**Required task**.
Please give the listing again in its entirety, exactly as written.

**Source material**.
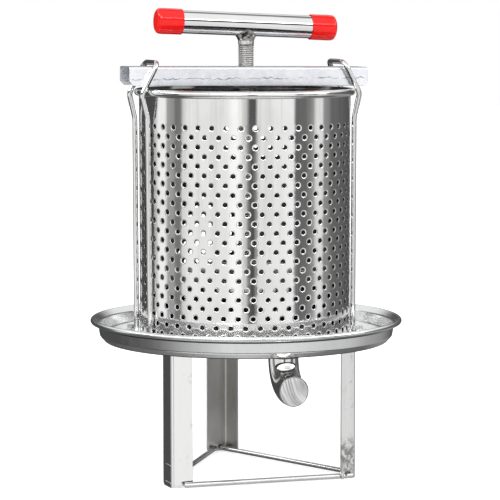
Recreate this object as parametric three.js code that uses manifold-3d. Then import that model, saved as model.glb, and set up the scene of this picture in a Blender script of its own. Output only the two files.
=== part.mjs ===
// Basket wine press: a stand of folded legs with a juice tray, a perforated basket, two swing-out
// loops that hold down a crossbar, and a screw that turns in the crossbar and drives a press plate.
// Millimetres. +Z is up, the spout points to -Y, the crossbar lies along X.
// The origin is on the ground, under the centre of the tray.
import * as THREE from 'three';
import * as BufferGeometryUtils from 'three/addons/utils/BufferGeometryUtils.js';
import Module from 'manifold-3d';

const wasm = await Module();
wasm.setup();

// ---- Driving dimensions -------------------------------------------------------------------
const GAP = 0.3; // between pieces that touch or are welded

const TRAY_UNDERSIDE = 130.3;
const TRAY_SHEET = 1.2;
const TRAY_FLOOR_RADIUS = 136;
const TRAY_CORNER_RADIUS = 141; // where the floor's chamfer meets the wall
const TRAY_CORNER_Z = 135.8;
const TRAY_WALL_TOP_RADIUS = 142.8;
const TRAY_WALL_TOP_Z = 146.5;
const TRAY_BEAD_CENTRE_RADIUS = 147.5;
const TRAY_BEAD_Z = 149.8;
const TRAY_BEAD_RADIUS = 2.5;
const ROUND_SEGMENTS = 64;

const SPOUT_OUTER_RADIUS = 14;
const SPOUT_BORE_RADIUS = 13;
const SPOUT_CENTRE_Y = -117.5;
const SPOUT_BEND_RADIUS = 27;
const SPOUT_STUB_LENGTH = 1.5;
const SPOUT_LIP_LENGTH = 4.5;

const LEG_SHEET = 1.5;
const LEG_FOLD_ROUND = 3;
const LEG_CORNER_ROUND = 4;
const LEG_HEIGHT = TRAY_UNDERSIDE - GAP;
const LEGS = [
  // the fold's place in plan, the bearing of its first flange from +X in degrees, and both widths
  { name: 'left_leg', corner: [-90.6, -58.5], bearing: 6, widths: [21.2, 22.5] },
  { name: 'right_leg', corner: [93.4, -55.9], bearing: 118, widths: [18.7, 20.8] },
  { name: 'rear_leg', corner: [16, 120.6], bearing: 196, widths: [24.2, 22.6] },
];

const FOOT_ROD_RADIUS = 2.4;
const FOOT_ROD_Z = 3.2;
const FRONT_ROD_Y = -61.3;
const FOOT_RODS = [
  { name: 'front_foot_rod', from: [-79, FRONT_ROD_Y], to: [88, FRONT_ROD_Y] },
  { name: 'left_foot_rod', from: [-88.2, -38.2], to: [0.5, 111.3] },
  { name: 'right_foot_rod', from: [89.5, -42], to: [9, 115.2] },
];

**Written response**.
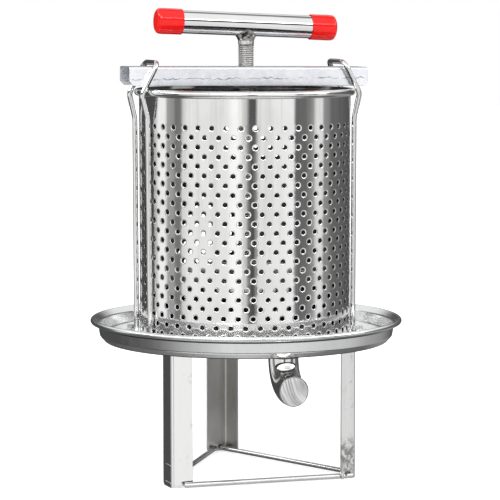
Recreate this object as parametric three.js code that uses manifold-3d. Then import that model, saved as model.glb, and set up the scene of this picture in a Blender script of its own. Output only the two files.
=== part.mjs ===
// Basket wine press: a stand of folded legs with a juice tray, a perforated basket, two swing-out
// loops that hold down a crossbar, and a screw that turns in the crossbar and drives a press plate.
// Millimetres. +Z is up, the spout points to -Y, the crossbar lies along X.
// The origin is on the ground, under the centre of the tray.
import * as THREE from 'three';
import * as BufferGeometryUtils from 'three/addons/utils/BufferGeometryUtils.js';
import Module from 'manifold-3d';

const wasm = await Module();
wasm.setup();

// ---- Driving dimensions -------------------------------------------------------------------
const GAP = 0.3; // between pieces that touch or are welded

const TRAY_UNDERSIDE = 130.3;
const TRAY_SHEET = 1.2;
const TRAY_FLOOR_RADIUS = 136;
const TRAY_CORNER_RADIUS = 141; // where the floor's chamfer meets the wall
const TRAY_CORNER_Z = 135.8;
const TRAY_WALL_TOP_RADIUS = 142.8;
const TRAY_WALL_TOP_Z = 146.5;
const TRAY_BEAD_CENTRE_RADIUS = 147.5;
const TRAY_BEAD_Z = 149.8;
const TRAY_BEAD_RADIUS = 2.5;
const ROUND_SEGMENTS = 64;

const SPOUT_OUTER_RADIUS = 14;
const SPOUT_BORE_RADIUS = 13;
const SPOUT_CENTRE_Y = -117.5;
const SPOUT_BEND_RADIUS = 27;
const SPOUT_STUB_LENGTH = 1.5;
const SPOUT_LIP_LENGTH = 4.5;

const LEG_SHEET = 1.5;
const LEG_FOLD_ROUND = 3;
const LEG_CORNER_ROUND = 4;
const LEG_HEIGHT = TRAY_UNDERSIDE - GAP;
const LEGS = [
  // the fold's place in plan, the bearing of its first flange from +X in degrees, and both widths
  { name: 'left_leg', corner: [-90.6, -58.5], bearing: 6, widths: [21.2, 22.5] },
  { name: 'right_leg', corner: [93.4, -55.9], bearing: 118, widths: [18.7, 20.8] },
  { name: 'rear_leg', corner: [16, 120.6], bearing: 196, widths: [24.2, 22.6] },
];

const FOOT_ROD_RADIUS = 2.4;
const FOOT_ROD_Z = 3.2;
const FRONT_ROD_Y = -61.3;
const FOOT_RODS = [
  { name: 'front_foot_rod', from: [-79, FRONT_ROD_Y], to: [88, FRONT_ROD_Y] },
  { name: 'left_foot_rod', from: [-88.2, -38.2], to: [0.5, 111.3] },
  { name: 'right_foot_rod', from: [89.5, -42], to: [9, 115.2] },
];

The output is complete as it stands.